Factors creating the on-going surge in copper prices and base metal prices.

The U.S. imposed a 50% Section 232 tariff on the copper content of semi-finished and derivative copper products, effective August 1, 2025. These tariffs aim to bolster domestic production but create complexities for businesses in pricing, sourcing, and compliance, affecting global copper markets. 

In addition copper costs are soaring due to massive demand from the energy transition (EVs, renewables, grid) and AI data centers colliding with slow mine supply growth, production disruptions (labor, technical issues), aging mines, and government policies like tariffs, creating a structural supply deficit. 
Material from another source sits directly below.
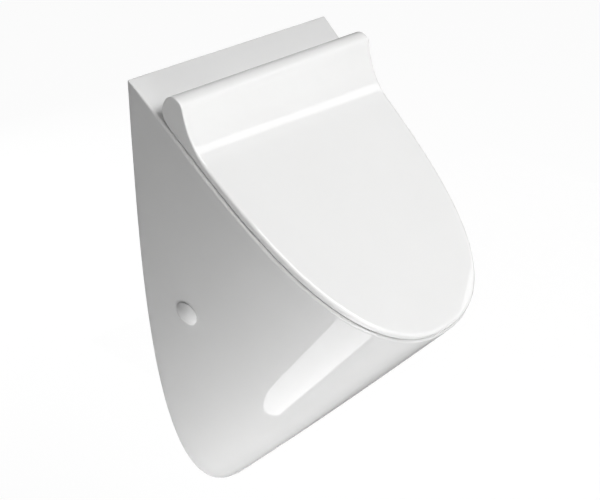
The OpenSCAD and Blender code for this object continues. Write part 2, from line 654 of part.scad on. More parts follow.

Tin prices jumped to a record level due to a severe, ongoing global supply squeeze from mine disruptions (DRC, Myanmar, Indonesia) and increasing demand driven by its critical role in electronics (solder), green energy tech, and packaging, creating a significant market deficit and attracting speculative investment. Supply chain issues, including export permit delays and political instability in key producing regions, combined with growing recognition of tin's necessity for the energy transition, fueled a rally to multi-year highs in late 2025 and early 2026. 

Nickel prices are rising due to anticipated supply cuts from major producer Indonesia, tighter quotas, increased demand from stainless steel and EV battery sectors (despite some LFP shifts), speculative buying, and broader market strength in metals, with investors reacting to policy signals and potential disruptions.